Two honesty clauses keep the category from becoming marketing.

First: a mission-bound token without runtime enforcement is governance metadata, not agent safety. The object earns its keep at the point of use or not at all.

Second: mission-based authorization does not make the agent’s reasoning trustworthy. It bounds authority structurally: the approved task, the derived authority, the actor, the parameters, the lifecycle state, and the evidence. Where the content itself is the harm, such as a confidential email body or an external commitment, the answer is not a smarter token. It is runtime review, action-bound approval, or a mediated path that keeps the agent from holding the dangerous instrument directly.
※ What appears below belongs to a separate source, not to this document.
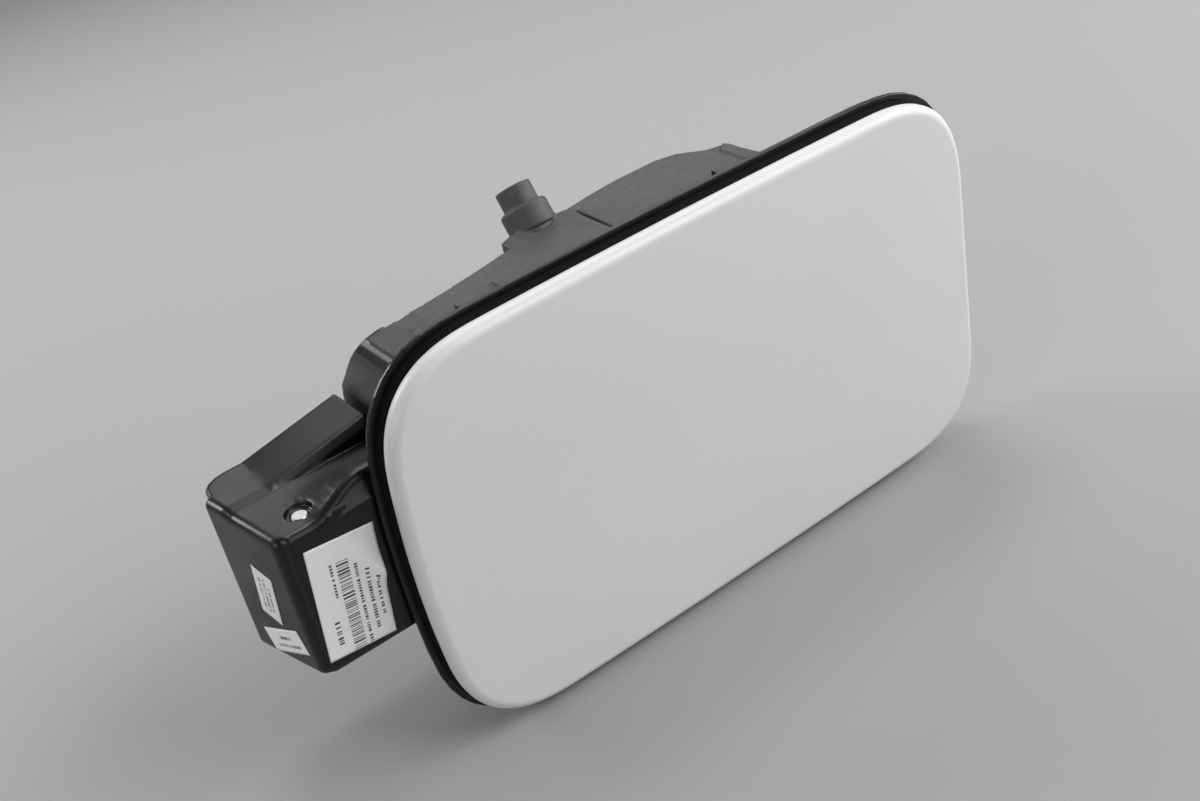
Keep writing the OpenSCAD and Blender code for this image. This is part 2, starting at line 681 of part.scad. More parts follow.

And the starting point is deliberately small. The minimum useful deployment is four pieces on ratified substrate: an issuance core that records the approved task, runtime enforcement with a standard decision wire, and a status surface consumers can check. The blueprint fits on one page, and Adopting Mission-Bound Authorization stages the whole path as crawl, walk, run.

The depth is where it should be, one layer down. The corporate-card series teaches the mental model with no protocol in sight. The Mission-Bound Authorization series carries the architecture: the object, the laws, the build order. The Building Mission-Bound Authorization series carries each control at wire depth. And the Field Reference is the citable appendix for all of it.

The industry knows how to authenticate an agent. It does not yet have an object for the work the agent was trusted to do. That is the whole proposal: give the approved task a name, a record, a runtime check, and a kill switch, and make credentials, decisions, delegation, lifecycle, and audit projections of that object.